[SciPy-User] scipy+lapack array copy
Bruce Southey
bsouthey at gmail.com
Tue Mar 9 09:38:10 EST 2010
On 8. mars 2010, at 10.10, Skipper Seabold wrote:
> On Mon, Mar 8, 2010 at 12:47 PM, Paul Anton Letnes
> <paul.anton.letnes <at> gmail.com> wrote:
>> Hi everyone.
>>
>> I have a numerical project where I link a fortran module to python
using f2py. The fortran module
basically sets up the left hand side coefficient matrix of a linear
equation system. The right hand side is
small, so I set that up in python. So far, everything works great.
>>
>> Now, when I call scipy-lapack, I am using:
>> from scipy.linalg.lapack import flapack as lapack
>> lu, piv, x, info = lapack.zgesv(A, b)
>> A is created in the fortran part of the program. b is created from
numpy.zeros().
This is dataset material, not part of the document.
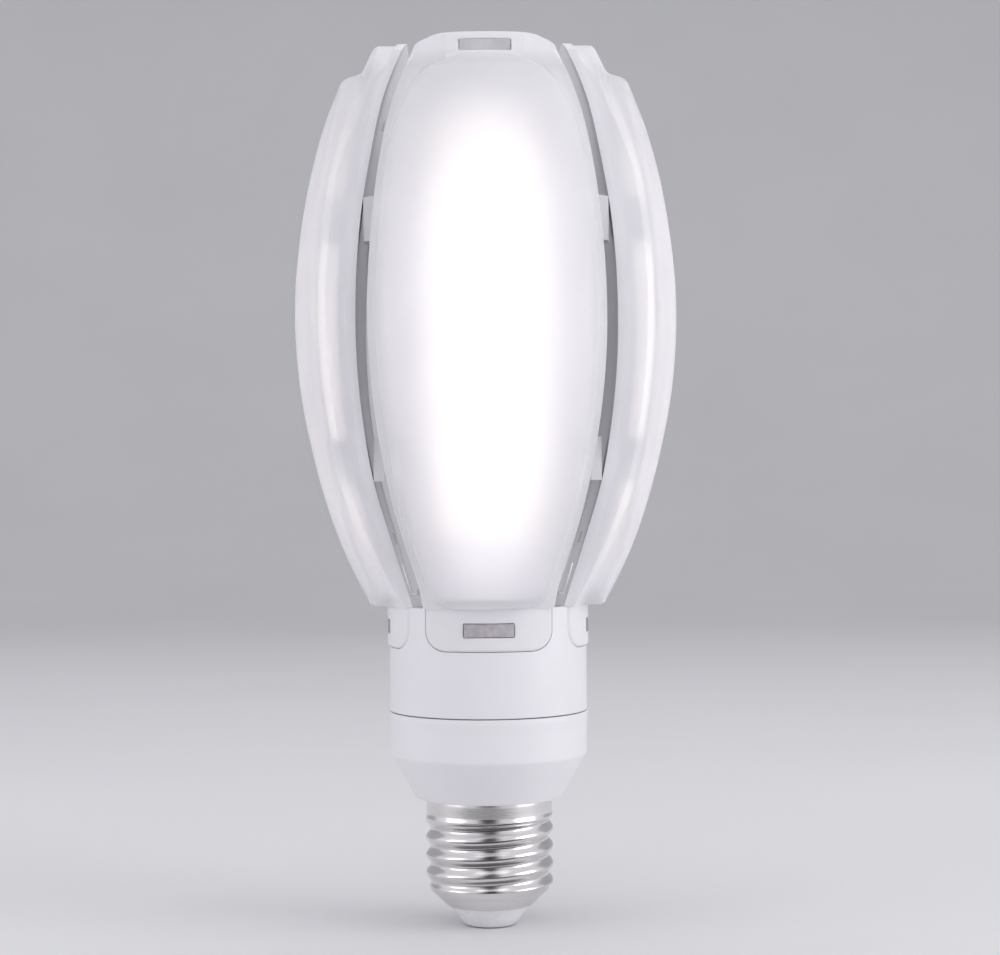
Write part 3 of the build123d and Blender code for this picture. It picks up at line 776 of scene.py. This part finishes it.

Both report as
F_CONTIGUOUS by printing A.flags and b.flags.
>>
>> The problem is that I'd like A to be large (>1GB), but the lapack
wrapper (or lapack itself?) copies the
array, doubling the memory use. Aside from being unnecessary, this also
reduces the practical problem
size I can solve by a factor 2, which of course is very annoying.
>>
>> How can I get around this problem?
>>
If memory usage is a concern then you can directly form the X.T*X matrix
rather than doing the transpose and multiplication. The advantage is
that X.T*X has a fixed dimensions regardless of the number of
observations. Further, you can exploit symmetry and use half-storage
(there are lapack routines). The disadvantage is that is more complex
and probably not as fast as doing the multiplication. If numerical
stability is a concern then you probably need to use a better solving
than LU with partial pivoting anyhow.